Kochi (Cochín) está recubierta por una costra musgosa, húmeda. Es la pátina con la que ha impregnado esta ciudad el tiempo, la historia y el monzón.
Y doy fe de que es así. El tiempo en sus calles retrocede, en cada esquina se respira toda su historia con el aroma de las especias, y el monzón se nos mostró con toda su intensidad...
Vasco de Gama apuntó algo mejor que otros el astrolabio en su búsqueda de una vía a las especias y arribó a estas costas en 1498.
Por aquel entonces Kochi ya tenía una larga historia detrás: fenicios, romanos, cristianos sirios, árabes y chinos pasaron por aquí en su camino hacia las Molucas, en Indonesia, haciendo acopio de los preciados condimentos, de marfil y esencias, y dejando a su paso un poso de religiones, costumbres e inventos, como las redes chinas, arte de pesca legado por los mercaderes de la corte de Kublai Khan allá por el S. XV y aún en uso en las orillas de Fort Cochin y la isla de Vypeen. Ver cómo los pescadores manejan los contrapesos que sumergen la red es un espectáculo... como presenciar una danza.
Al intrépido portugués y sus compatriotas le seguirían holandeses y británicos, configurando un crisol de culturas y religiones difícil de encontrar en otro lugar. Mezquitas, sinagogas, iglesias y templos hindús conviven en armonía en la actualidad de sus barrios.
Esta ciudad de la costa tropical de Malabar está formada por una zona peninsular y un conjunto de islas. Nosotros nos alojamos en una de ellas: Fort Cochin, justo al lado de la casa en la que vivío Vasco de Gama y de la iglesia de San Francisco, la más antigua en india de construcción europea, nada menos que de 1503. En ella estuvo enterrado el portugués durante catorce años, hasta el traslado de su cuerpo a Lisboa en 1538. Aún se conserva su cenotafio, que visitamos.
“Si China es el lugar donde puedes hacer dinero, Cochin es el lugar donde puedes gastarlo”, decía un comerciante de la época.
Y podemos imaginarlo de camino al barrio judío de Mattancherry cuando pasamos por los almacenes anejos a los muelles. Allí todavía se amontonan los sacos de arpillera (de esos que ya no se usan en nuestro pais desde hace cincuenta años) conteniendo las preciadas especias: cardamomo, clavo, nuez moscada, cúrcuma, pimienta, comino, jengibre, cayena... y diferentes tipos de arroz, nunca había visto tantos.

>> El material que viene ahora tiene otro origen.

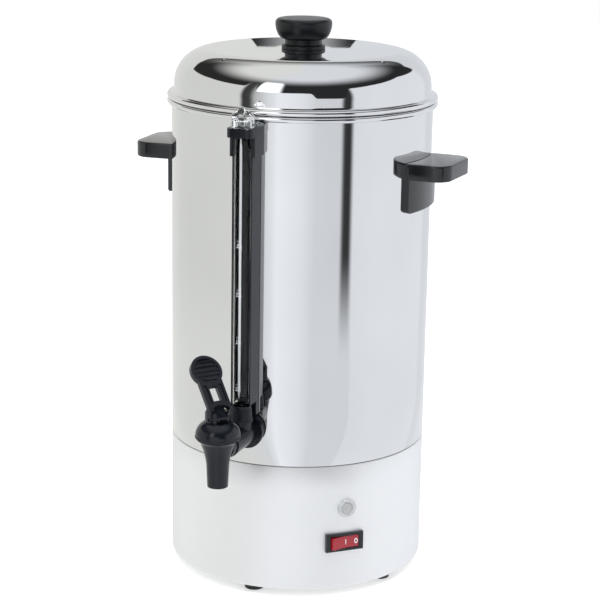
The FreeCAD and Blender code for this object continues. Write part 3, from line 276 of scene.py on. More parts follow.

Visitamos el palacio de Mattancherry, un regalo de los portugueses al rajá de turno en 1555, posiblemente más para asegurar sus privilegios mercantiles que por generosidad y reconstruido luego por los holandeses. Pero, sin duda, lo más singular el la sinagoga de Pardesi con sus baldosas de porcelana china de Cantón. Se hace increíble estar pisando algo tan delicado como bien conservado después de casi medio siglo.
Todo fue explorado, pateado, exhaustivamente: El barrio musulmán con su intrincada red de callejuelas; la isla de Vypeen con sus redes, sus escuelas y el acogedor pueblecito; Ernakulam, en el lado peninsular, esa sí, una ciudad típicamente india...
Los cruces entre islas, en transbordador y ferry. En este último apuré hasta la última parada y llegué a ser la única persona occidental en el animado barco. Que sensación más rara...
Y, para terminar, un repaso a las tradiciones autóctonas: Una exhibición de kalarippayat, arte marcial del S.XII, y otra de Kathakali, un teatro-danza no hablado antiquísimo en su origen en el que la historia se cuenta con la expresividad de la cara y los mudras realizados con las manos. El vestuario y, sobre todo, el maquillaje resultan impactantes. Y contemplar la sesión de maquillaje que los actores realizan cara al público con unas ragas de fondo (esa música hindú repetitiva que ayuda a inducir un trance meditativo pero que puede resultar insufrible a los no “iniciados”...), algo hipnótico.